The Internet of things. People are saying it's the next big revolution. Every day it's looking like Bill Gates' smart house for all is less of a dream and more of a reality. Thanks to innovators like search-giant Google (NASDAQ:GOOG) (NASDAQ:GOOGL) (also known for its random shots at the moon, like the self-driving Google car) and electric-car maker Tesla Motors (NASDAQ:TSLA), smart devices are taking over in areas never seen before. While there are a number of major benefits to connected products, one of the major advantages was recently highlighted by both Google and Tesla: over-the-air device updates.
When things are connected to the Internet, products are better. Not only do they suddenly have access to real-time information transmitted from the web via Wi-Fi, making them smarter and more useful, but they can also improve over time -- a feature that may be underappreciated. This feature of connected products will prevent thousands of recalls in the coming years.

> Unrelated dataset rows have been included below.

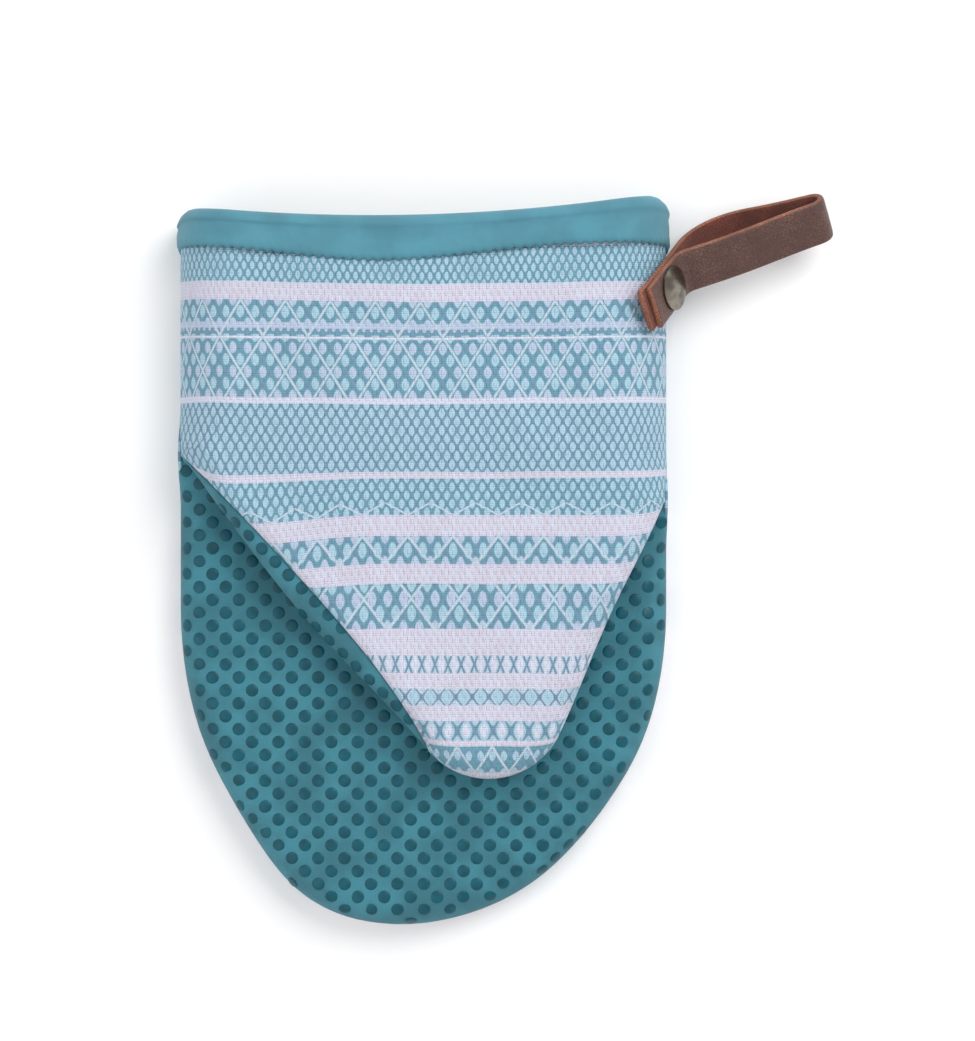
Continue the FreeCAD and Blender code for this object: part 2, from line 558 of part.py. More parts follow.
def strap_route(sketch):
    """The strip's middle line: out over the rivet, round the loop and back under itself."""
    half_thick = SIZE["strap_thick"] / 2
    inner_y = SIZE["strap_lift"] + half_thick
    outer_y = inner_y + SIZE["strap_thick"] + SIZE["layer_gap"]
    bend = math.radians(SIZE["strap_bend"])
    back = bend - math.pi + math.radians(SIZE["strap_closing"])
    quarter = math.pi / 2
    start = Vector(-SIZE["strap_end"], outer_y, 0)
    flat = Vector(SIZE["strap_flat"], outer_y, 0)
    bend_centre = flat + Vector(0, SIZE["strap_bend_radius"], 0)
    level = bend_centre + heading(bend - quarter) * SIZE["strap_bend_radius"]
    nose = level + heading(bend) * SIZE["strap_leg"]
    nose_centre = nose + heading(bend - quarter) * SIZE["strap_nose_radius"]
    turned = nose_centre + heading(back + quarter) * SIZE["strap_nose_radius"]
    belly = SIZE["strap_belly_radius"]
    drop = turned.y - inner_y - belly * (1 + math.cos(back))
    belly_start = turned + heading(back) * (drop / -math.sin(back))
    belly_centre = belly_start - heading(back + quarter) * belly
    belly_end = belly_centre + Vector(0, -belly, 0)
    up = Vector(0, 0, 1)
    shapes = (
        Part.LineSegment(start, flat),
        Part.ArcOfCircle(Part.Circle(bend_centre, up, SIZE["strap_bend_radius"]), -quarter, bend - quarter),
        Part.LineSegment(level, nose),
        Part.ArcOfCircle(Part.Circle(nose_centre, up, SIZE["strap_nose_radius"]), back + quarter,
                         bend + quarter),
        Part.LineSegment(turned, belly_start),
        Part.ArcOfCircle(Part.Circle(belly_centre, up, belly), -quarter, back + quarter),
        Part.LineSegment(belly_end, Vector(-SIZE["strap_end"] - SIZE["strap_tuck"], inner_y, 0)),
    )
    for shape in shapes:
        sketch.addGeometry(shape, False)
    for line, end, arc, arc_end in ((0, 2, 1, 1), (2, 1, 1, 2), (2, 2, 3, 2), (4, 1, 3, 1),
                                    (4, 2, 5, 2), (6, 1, 5, 1)):
        sketch.addConstraint(Sketcher.Constraint("Tangent", line, end, arc, arc_end))
    for line in (0, 6):
        sketch.addConstraint(Sketcher.Constraint("Horizontal", line))
    inner = cell("strap_lift") + " + " + cell("strap_thick") + " / 2"
    end = "-" + cell("strap_end")
    place_point(sketch, 0, 1, end, inner + " + " + cell("strap_thick") + " + " + cell("layer_gap"))
    place_point(sketch, 6, 2, end + " - " + cell("strap_tuck"), inner)
    bind(sketch, Sketcher.Constraint("DistanceX", -1, 1, 0, 2, flat.x), cell("strap_flat"))
    bind(sketch, Sketcher.Constraint("Radius", 1, 1.0), cell("strap_bend_radius"))
    bind(sketch, Sketcher.Constraint("Radius", 3, 1.0), cell("strap_nose_radius"))
    bind(sketch, Sketcher.Constraint("Radius", 5, 1.0), cell("strap_belly_radius"))
    bind(sketch, Sketcher.Constraint("Distance", 2, 1.0), cell("strap_leg"))
    bind(sketch, Sketcher.Constraint("Angle", 2, bend), degrees("strap_bend"))
    bind(sketch, Sketcher.Constraint("Angle", 4, back),
         "(" + cell("strap_bend") + " - 180 + " + cell("strap_closing") + ") * 1 deg")


def leather_strap():
    """The hanging loop: one strip, both ends on the rivet."""
    body = new_body("leather_strap")
    route = new_sketch(body, "Route", "XY_Plane")
    strap_route(route)
    section = new_sketch(body, "Section", "YZ_Plane")
    section.setExpression(".AttachmentOffset.Base.z", "-" + cell("strap_end"))
    low = cell("strap_lift") + " + " + cell("strap_thick") + " + " + cell("layer_gap")
    high = low + " + " + cell("strap_thick")
    side = cell("strap_width") + " / 2"
    polygon(section, ((low, "-" + side), (high, "-" + side), (high, side), (low, side)))
    doc.recompute()
    sweep = body.newObject("PartDesign::AdditivePipe", "Strip")
    sweep.Profile = section
    sweep.Spine = (route, ["Edge%d" % number for number in range(1, route.GeometryCount + 1)])
    doc.recompute()
    length = sum(edge.Length for edge in route.Shape.Edges)
    expected = length * SIZE["strap_width"] * SIZE["strap_thick"]
    if abs(body.Shape.Volume - expected) > 0.01 * expected:
        raise RuntimeError("leather_strap: the sweep's volume is wrong")
    hole = new_sketch(body, "RivetHole", "XZ_Plane")
    circle = hole.addGeometry(Part.Circle(Vector(0, 0, 0), Vector(0, 0, 1), 1.0), False)
    hole.addConstraint(Sketcher.Constraint("Coincident", circle, 3, -1, 1))
    bind(hole, Sketcher.Constraint("Radius", circle, 1.0),
         cell("post_radius") + " + " + cell("running_fit"))
    doc.recompute()
    pocket(body, hole, "2 * " + cell("post_top"), both_ways=True)
    body.Placement = strap_place()


def revolve(body, sketch):
    """Turn a half section right round the body's own Z axis."""
    feature = body.newObject("PartDesign::Revolution", "Revolution")
    feature.Profile = sketch
    feature.ReferenceAxis = (sketch, ["V_Axis"])
    feature.Angle = 360
    doc.recompute()


def rivet_cap():
    """The domed cap on the outside, with a blind socket for the post."""
    body = new_body("rivet_cap")
    sketch = new_sketch(body, "HalfSection", "XZ_Plane")
    low = SIZE["cap_low"]
    rim = low + SIZE["cap_edge"]
    top = low + SIZE["cap_dome"]
    rise = top - rim
    radius = (SIZE["cap_radius"] ** 2 + rise ** 2) / (2 * rise)
    lean = math.asin(SIZE["cap_radius"] / radius)
    corners = (Vector(0, top, 0), Vector(0, SIZE["post_top"], 0),
               Vector(SIZE["post_radius"], SIZE["post_top"], 0), Vector(SIZE["post_radius"], low, 0),
               Vector(SIZE["cap_radius"], low, 0), Vector(SIZE["cap_radius"], rim, 0))
    for start, end in zip(corners, corners[1:]):
        sketch.addGeometry(Part.LineSegment(start, end), False)
    dome = Part.Circle(Vector(0, top - radius, 0), Vector(0, 0, 1), radius)
    arc = sketch.addGeometry(Part.ArcOfCircle(dome, math.pi / 2 - lean, math.pi / 2), False)
    for line in range(4):
        sketch.addConstraint(Sketcher.Constraint("Coincident", line, 2, line + 1, 1))
    sketch.addConstraint(Sketcher.Constraint("Coincident", 4, 2, arc, 1))
    sketch.addConstraint(Sketcher.Constraint("Coincident", arc, 2, 0, 1))
    sketch.addConstraint(Sketcher.Constraint("PointOnObject", arc, 3, -2))
    low_cell = cell("cap_low")
    place_point(sketch, 0, 1, "0", low_cell + " + " + cell("cap_dome"))
    place_point(sketch, 1, 1, "0", cell("post_top"))
    place_point(sketch, 2, 1, cell("post_radius"), cell("post_top"))
    place_point(sketch, 3, 1, cell("post_radius"), low_cell)
    place_point(sketch, 4, 1, cell("cap_radius"), low_cell)
    place_point(sketch, 4, 2, cell("cap_radius"), low_cell + " + " + cell("cap_edge"))
    doc.recompute()
    revolve(body, sketch)
    body.Placement = rivet_place()


def rivet_post():
    """The post through strap and wall, with its flat foot inside the mitt."""
    body = new_body("rivet_post")
    sketch = new_sketch(body, "HalfSection", "XZ_Plane")
    foot = "-" + cell("post_foot")
    under = foot + " - " + cell("foot_thick")
    polygon(sketch, (("0", cell("post_top")), ("0", under), (cell("foot_radius"), under),
                     (cell("foot_radius"), foot), (cell("post_radius"), foot),
                     (cell("post_radius"), cell("post_top"))))
    doc.recompute()
    revolve(body, sketch)
    body.Placement = rivet_place()


def write_parts():
    """Check every object, then write each sub-part to its own file."""
    doc.recompute()
    for item in doc.Objects:
        if "Invalid" in item.State or "Error" in item.State:
            raise RuntimeError(item.Label + " did not build")
    bodies = [item for item in doc.Objects if item.TypeId == "PartDesign::Body"]
    for body in bodies:
        if body.Shape.isNull() or not body.Shape.isValid() or len(body.Shape.Solids) != 1:
            raise RuntimeError(body.Label + " is not one good solid")
    os.makedirs("parts", exist_ok=True)
    for body in bodies:
        body.Shape.exportStep("parts/" + body.Label + ".step")


back_panel()
finger_palm()
thumb_palm()
thumb_front()
hand_front()
soft_hinge()
cuff_binding()
leather_strap()
rivet_cap()
rivet_post()
write_parts()
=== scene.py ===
"""A short pinch-style oven mitt, lying on its back with its patterned front up.

The cloth is built as the maker cuts it: four padded panels (back, finger palm,
thumb palm and patterned front), each a cover, wadding and a lining, then the
raised grip dots, the cuff binding, the riveted leather loop, and the studio.
Shapes are worked out in millimetres and written to the meshes in metres.
"""

import logging
import math
from dataclasses import dataclass, field
from enum import Enum
from typing import Callable, Dict, List, Sequence, Tuple

import bmesh
import bpy
import numpy as np
from mathutils import Matrix, Vector, noise
from mathutils.bvhtree import BVHTree

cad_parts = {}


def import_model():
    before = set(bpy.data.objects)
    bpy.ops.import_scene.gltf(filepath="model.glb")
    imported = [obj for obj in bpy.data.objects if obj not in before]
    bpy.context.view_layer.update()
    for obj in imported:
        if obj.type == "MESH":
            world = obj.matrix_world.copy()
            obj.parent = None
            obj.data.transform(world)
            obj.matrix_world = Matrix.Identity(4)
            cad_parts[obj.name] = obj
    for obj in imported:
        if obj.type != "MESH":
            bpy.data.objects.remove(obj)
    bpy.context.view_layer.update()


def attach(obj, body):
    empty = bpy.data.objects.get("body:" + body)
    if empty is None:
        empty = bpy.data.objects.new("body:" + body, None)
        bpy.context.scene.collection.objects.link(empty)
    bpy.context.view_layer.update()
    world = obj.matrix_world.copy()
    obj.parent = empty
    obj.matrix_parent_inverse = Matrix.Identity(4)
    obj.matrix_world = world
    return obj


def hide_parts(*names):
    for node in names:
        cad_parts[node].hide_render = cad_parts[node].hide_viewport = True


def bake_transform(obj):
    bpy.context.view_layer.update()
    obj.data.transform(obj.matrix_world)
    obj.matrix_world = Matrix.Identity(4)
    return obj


LOG = logging.getLogger("oven_mitt")
MM = 0.001
Array = np.ndarray
Point = Tuple[float, float]
Curve = Callable[[Array], Array]
Colour = Tuple[float, float, float]
Form = Callable[[Array, Array], Tuple[Array, Array]]
Socket = bpy.types.NodeSocket
Material = bpy.types.Material
Piece = bpy.types.Object
Shell = bmesh.types.BMesh


class Body(Enum):
    """The bodies that the pieces ride on."""

    HAND = "hand"
    THUMB = "thumb"
    STRAP = "strap"


class Facing(Enum):
    """Which way a panel's outer face looks."""

    UP = 1.0
    DOWN = -1.0


# ---------------------------------------------------------------- small maths


def smoothstep(low: float, high: float, value: Array) -> Array:
    """A smooth ramp.

    Args:
        low: Where the ramp is 0.
        high: Where the ramp is 1; it may lie below low.
        value: The values to ramp.

    Returns:
        The ramp, from 0 to 1.
    """
    t = np.clip((value - low) / (high - low), 0.0, 1.0)
    return t * t * (3.0 - 2.0 * t)


def dome(share: Array) -> Array:
    """A quarter ellipse that rises from 0 at the seam to 1 at a share of 1."""
    t = 1.0 - np.clip(share, 0.0, 1.0)
    return np.sqrt(np.clip(1.0 - t * t, 0.0, 1.0))


def cloud(points: Array, size: float, seed: float) -> Array:
    """Smooth random unevenness.

    Args:
        points: Plan points, N by 2, in millimetres.
        size: The size of a hollow or a swell, in millimetres.
        seed: Moves the pattern.

    Returns:
        N values, about -1 to 1.
    """
    return np.array([noise.noise(Vector((x / size, y / size, seed))) for x, y in points])


# ------------------------------------------------------------------ the plan


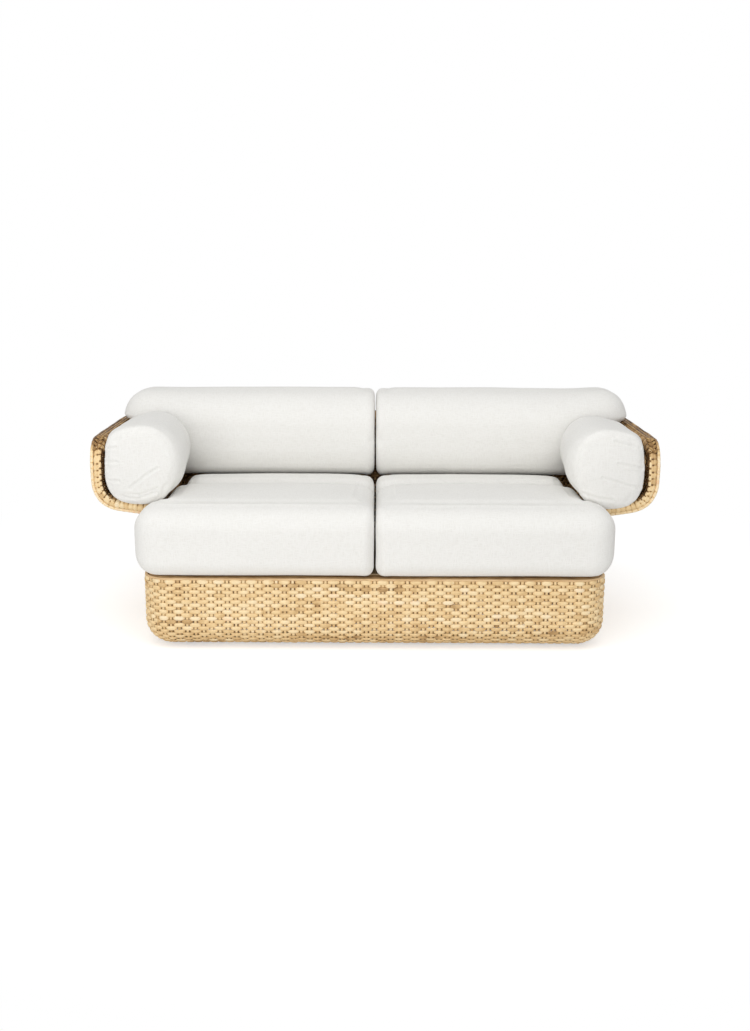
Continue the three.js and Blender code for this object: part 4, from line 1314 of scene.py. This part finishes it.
area_light("front_softbox", (-0.6, -4.4, 0.85), (0, 0, 0.4), (3.8, 1.3), 66)
area_light("left_softbox", (-3.4, -1.6, 1.5), (0, 0, 0.45), (1.8, 1.8), 8)
area_light("top_softbox", (0.0, -1.1, 3.5), (0, 0, 0.4), (3.0, 2.2), 33)

# The object is lit by an even world, and the camera sees it white
world = bpy.data.worlds.new("studio")
scene.world = world
world.use_nodes = True
tree = world.node_tree
ambient = tree.nodes["Background"]
feed(tree, ambient, {"Color": WHITE, "Strength": 0.58})
seen = node(tree, "Background", {"Color": WHITE, "Strength": 1.0})
rays = node(tree, "LightPath").outputs
shown = math_of(tree, "MAXIMUM", rays["Is Camera Ray"], rays["Is Transmission Ray"])
shown = math_of(tree, "MAXIMUM", shown, rays["Is Glossy Ray"])
choose = node(tree, "MixShader", {0: shown, 1: ambient.outputs[0], 2: seen.outputs[0]})
feed(tree, tree.nodes["World Output"], {"Surface": choose.outputs[0]})

# A pale floor that keeps the sofa's shadow and fades to white further out
FADE_FROM, FADE_TO = 1.0, 2.2
floor = mesh_object("floor", [(-20, -20, 0), (20, -20, 0), (20, 20, 0), (-20, 20, 0)], [(0, 1, 2, 3)])
floor_mat, tree, shader = material("floor_finish")
feed(tree, shader, {"Base Color": (0.8, 0.8, 0.8, 1), "Roughness": 0.9, "Specular IOR Level": 0.0})
camera_ray = node(tree, "LightPath").outputs["Is Camera Ray"]
glow = node(tree, "Emission", {"Color": WHITE, "Strength": math_of(tree, "MULTIPLY", camera_ray, 0.5)})
lit = node(tree, "AddShader", {0: shader.outputs[0], 1: glow.outputs[0]})
white = node(tree, "Emission", {"Color": WHITE})
reach = node(tree, "VectorMath")
reach.operation = "LENGTH"
feed(tree, reach, {0: node(tree, "TexCoord").outputs["Object"]})
fade = node(tree, "MapRange")
fade.interpolation_type = "SMOOTHSTEP"
feed(tree, fade, {"From Min": FADE_FROM, "From Max": FADE_TO, "Value": reach.outputs["Value"]})
far = math_of(tree, "MULTIPLY", fade.outputs["Result"], camera_ray)
ground = node(tree, "MixShader", {0: far, 1: lit.outputs[0], 2: white.outputs[0]})
feed(tree, tree.nodes["Material Output"], {"Surface": ground.outputs[0]})
paint(floor, floor_mat)

scene.view_settings.view_transform = "Standard"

Tesla calls these updates that improve a product with a simple download "over-the-air updates." Both Tesla and Google's recently acquired Nest have already arguably prevented recalls thanks to this new technology.
After three battery fires resulting from high-speed accidents in Tesla's Model S vehicles toward the end of 2013, the National Highway Traffic Safety Administration, or NHTSA, initiated an investigation to see whether there was a design defect.
Two of the battery fires resulted from the vehicles driving over debris on the road that punctured the batteries from beneath. Responding to consumer concern and NHTSA's investigation, Tesla sent an over-the-air update to its fleet of thousands of Model S vehicles that raised the default ground clearance of the cars' smart suspensions at highway speeds. Since the update, there were no more fires.
NHTSA recently concluded the investigation, saying there is no product defect. While Tesla announced it is retrofitting its fleet with a better armor for the battery, a move that played a role in NHTSA's decision not to force a recall, NHTSA also cited the over-the-air update as a factor in the decision.
Google's Nest also benefited from an over-the-air update this week. After discovering that there is a possibility that its motion-sensing ability to disarm the alarm with the with the wave of a hand can be activated accidentally, Nest halted sales of the device "to ensure no one buys an alarm that needs an immediate update," Nest CEO Tony Fadell said on the company website. But thanks to over-the-air updates, a recall wasn't necessary. Nest customers who have the device connected to Wi-Fi and a Nest account will receive an update that fixes the issue.
While there are undoubtedly many other benefits beyond over-the-air updates for connected devices, this is one feature that investors, in particular, can appreciate. Google's Nest and Tesla's Vehicles both benefit from a lower risk profile thanks to the ability for the companies to update products via the Internet in cases that may have previously required a physical recall.